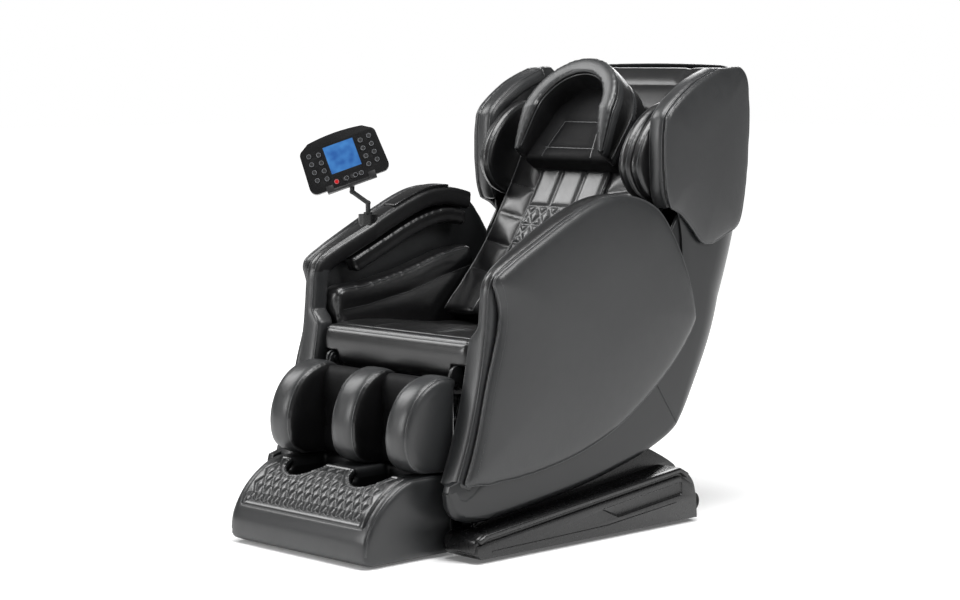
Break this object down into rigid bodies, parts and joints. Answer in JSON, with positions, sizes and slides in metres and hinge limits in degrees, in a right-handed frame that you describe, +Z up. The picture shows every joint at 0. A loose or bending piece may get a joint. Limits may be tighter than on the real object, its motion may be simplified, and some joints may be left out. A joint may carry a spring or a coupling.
{
  "type": "massage chair",
  "caption": "Reclining massage chair with armrest side panels, head wings, lifting leg rest with foot box and a tablet remote, on a moulded base.",
  "frame": {"origin": "on the floor, under the tilt mechanism, on the chair's symmetry plane; the rubber feet's undersides lie at z = 0", "axes": "+Z up, the sitter faces -Y, +X to the sitter's left"},
  "size_m": [0.7687, 1.2734, 1.1404],
  "materials": {
    "pu_leather_grey": "satin grained PU leather",
    "pu_leather_black": "satin grained PU leather",
    "quilted_leather": "quilted PU leather",
    "gloss_shell": "moulded ABS, satin gloss lacquer",
    "base_plastic": "moulded ABS, fine texture",
    "frame_steel": "black powder coat",
    "bright_steel": "ground",
    "rubber": "moulded",
    "roller_polyurethane": "cast polyurethane",
    "arm_nylon": "glass-filled nylon",
    "aluminium_casting": "as cast",
    "remote_case": "moulded",
    "key_caps": "moulded",
    "key_red": "moulded",
    "screen_glass": "lit display"
  },
  "bodies": {
    "base": {"base_frame": "frame_steel", "base_cover_left": "base_plastic", "base_cover_right": "base_plastic", "base_rear_cover": "base_plastic", "power_inlet": "base_plastic", "rubber_feet": "rubber"},
    "power_switch": {"power_rocker": "key_red"},
    "wheel_left": {"transport_wheel_left": "rubber"},
    "wheel_right": {"transport_wheel_right": "rubber"},
    "tilt_motor": {"tilt_actuator": "base_plastic"},
    "tilt_rod": {"tilt_actuator_rod": "bright_steel"},
    "chair": {"seat_frame": "frame_steel", "seat_pad": "pu_leather_black", "seat_apron": "pu_leather_black", "side_skirts": "gloss_shell", "back_shell": "gloss_shell", "waist_panels": "gloss_shell", "arm_panel_left": "pu_leather_grey", "arm_panel_right": "pu_leather_grey", "arm_front_left": "pu_leather_grey", "arm_front_right": "pu_leather_grey", "arm_rail_left": "pu_leather_grey", "arm_rail_right": "pu_leather_grey", "forearm_bags": "pu_leather_black", "arm_pad_left": "pu_leather_black", "arm_pad_right": "pu_leather_black", "wing_panel_left": "pu_leather_grey", "wing_panel_right": "pu_leather_grey", "wing_rims": "pu_leather_grey", "shoulder_bags": "pu_leather_grey", "back_frame": "frame_steel", "head_lining": "pu_leather_black", "back_pad": "pu_leather_black", "back_overlay": "quilted_leather", "head_pillow": "pu_leather_black", "legrest_actuator": "base_plastic", "holder_base": "base_plastic", "arm_dock": "base_plastic"},
    "carriage": {"massage_carriage": "aluminium_casting"},
    "kneader_left": {"massage_arm_left": "arm_nylon"},
    "kneader_right": {"massage_arm_right": "arm_nylon"},
    "upper_roller_left": {"roller_upper_left": "roller_polyurethane"},
    "upper_roller_right": {"roller_upper_right": "roller_polyurethane"},
    "lower_roller_left": {"roller_lower_left": "roller_polyurethane"},
    "lower_roller_right": {"roller_lower_right": "roller_polyurethane"},
    "legrest_rod": {"legrest_actuator_rod": "bright_steel"},
    "legrest": {"legrest_frame": "frame_steel", "calf_pad_left": "pu_leather_grey", "calf_pad_right": "pu_leather_grey", "calf_divider": "pu_leather_grey"},
    "footrest": {"foot_box": "pu_leather_grey", "foot_quilt": "quilted_leather"},
    "holder": {"holder_stem": "base_plastic"},
    "cradle": {"tablet_cradle": "base_plastic"},
    "remote": {"tablet_case": "remote_case", "tablet_screen": "screen_glass"},
    "key_group_left": {"keys_left": "key_caps"},
    "key_group_right": {"keys_right": "key_caps"},
    "key_group_lower": {"keys_lower": "key_caps"},
    "key_power": {"power_key": "key_red"}
  },
  "joints": [
    {"name": "body_tilt", "type": "hinge", "parent": "base", "child": "chair", "pos_m": [0, 0.24, 0.23], "axis": [-1, 0, 0], "range_deg": [0, 20]},
    {"name": "tilt_actuator_swing", "type": "hinge", "parent": "base", "child": "tilt_motor", "pos_m": [0, 0.096, 0.092], "axis": [-1, 0, 0], "range_deg": [0, 16.99]},
    {"name": "tilt_actuator_stroke", "type": "slide", "parent": "tilt_motor", "child": "tilt_rod", "axis": [0, -0.6394, 0.7689], "range_m": [0, 0.0677]},
    {"name": "legrest_lift", "type": "hinge", "parent": "chair", "child": "legrest", "pos_m": [0, -0.268, 0.412], "axis": [-1, 0, 0], "range_deg": [0, 80]},
    {"name": "legrest_actuator_stroke", "type": "slide", "parent": "chair", "child": "legrest_rod", "axis": [0, -1, 0], "range_m": [0, 0.1029]},
    {"name": "footrest_extend", "type": "slide", "parent": "legrest", "child": "footrest", "axis": [0, 0, -1], "range_m": [0, 0.1], "stiffness_N_per_m": 2200, "springref_m": -0.1},
    {"name": "carriage_travel", "type": "slide", "parent": "chair", "child": "carriage", "axis": [0, 0.5547, 0.8321], "range_m": [0, 0.28]},
    {"name": "tap_left", "type": "hinge", "parent": "carriage", "child": "kneader_left", "pos_m": [0.04, 0.29062, 0.52296], "axis": [1, 0, 0], "range_deg": [-6, 6]},
    {"name": "tap_right", "type": "hinge", "parent": "carriage", "child": "kneader_right", "pos_m": [-0.04, 0.29062, 0.52296], "axis": [1, 0, 0], "range_deg": [-6, 6]},
    {"name": "upper_roller_left_spin", "type": "hinge", "parent": "kneader_left", "child": "upper_roller_left", "pos_m": [0.055, 0.3056, 0.57066], "axis": [1, 0, 0], "continuous": true},
    {"name": "upper_roller_right_spin", "type": "hinge", "parent": "kneader_right", "child": "upper_roller_right", "pos_m": [-0.055, 0.3056, 0.57066], "axis": [1, 0, 0], "continuous": true},
    {"name": "lower_roller_left_spin", "type": "hinge", "parent": "kneader_left", "child": "lower_roller_left", "pos_m": [0.055, 0.25234, 0.49079], "axis": [1, 0, 0], "continuous": true},
    {"name": "lower_roller_right_spin", "type": "hinge", "parent": "kneader_right", "child": "lower_roller_right", "pos_m": [-0.055, 0.25234, 0.49079], "axis": [1, 0, 0], "continuous": true},
    {"name": "wheel_left_spin", "type": "hinge", "parent": "base", "child": "wheel_left", "pos_m": [0.316, 0.44, 0.038], "axis": [1, 0, 0], "continuous": true},
    {"name": "wheel_right_spin", "type": "hinge", "parent": "base", "child": "wheel_right", "pos_m": [-0.316, 0.44, 0.038], "axis": [1, 0, 0], "continuous": true},
    {"name": "power_switch_rock", "type": "hinge", "parent": "base", "child": "power_switch", "pos_m": [0.142, 0.39, 0.062], "axis": [1, 0, 0], "range_deg": [0, 14]},
    {"name": "holder_swivel", "type": "hinge", "parent": "chair", "child": "holder", "pos_m": [-0.291, -0.085, 0.748], "axis": [0, 0, 1], "range_deg": [-45, 90]},
    {"name": "tablet_tilt", "type": "hinge", "parent": "holder", "child": "cradle", "pos_m": [-0.31809, -0.11305, 0.83], "axis": [0.6947, 0.7193, 0], "range_deg": [-20, 20]},
    {"name": "remote_lift", "type": "slide", "parent": "cradle", "child": "remote", "axis": [-0.3781, -0.1103, 0.9192], "range_m": [0, 0.14]},
    {"name": "keys_left_press", "type": "slide", "parent": "remote", "child": "key_group_left", "axis": [-0.7036, 0.6795, -0.2079], "range_m": [0, 0.001], "stiffness_N_per_m": 900, "springref_m": -0.002},
    {"name": "keys_right_press", "type": "slide", "parent": "remote", "child": "key_group_right", "axis": [-0.7036, 0.6795, -0.2079], "range_m": [0, 0.001], "stiffness_N_per_m": 900, "springref_m": -0.002},
    {"name": "keys_lower_press", "type": "slide", "parent": "remote", "child": "key_group_lower", "axis": [-0.7036, 0.6795, -0.2079], "range_m": [0, 0.001], "stiffness_N_per_m": 900, "springref_m": -0.002},
    {"name": "power_key_press", "type": "slide", "parent": "remote", "child": "key_power", "axis": [-0.7036, 0.6795, -0.2079], "range_m": [0, 0.001], "stiffness_N_per_m": 600, "springref_m": -0.002}
  ],
  "couplings": [
    {"joint": "tilt_actuator_swing", "follows": "body_tilt", "ratio": 0.84704},
    {"joint": "tilt_actuator_stroke", "follows": "body_tilt", "m_per_rad": 0.1938},
    {"joint": "legrest_actuator_stroke", "follows": "legrest_lift", "m_per_rad": 0.073658},
    {"joint": "tap_right", "follows": "tap_left", "ratio": -1}
  ]
}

▶ The request:
Pull out every line containing "joints".

▶ The response:
Break this object down into rigid bodies, parts and joints. Answer in JSON, with positions, sizes and slides in metres and hinge limits in degrees, in a right-handed frame that you describe, +Z up. The picture shows every joint at 0. A loose or bending piece may get a joint. Limits may be tighter than on the real object, its motion may be simplified, and some joints may be left out. A joint may carry a spring or a coupling.
  "joints": [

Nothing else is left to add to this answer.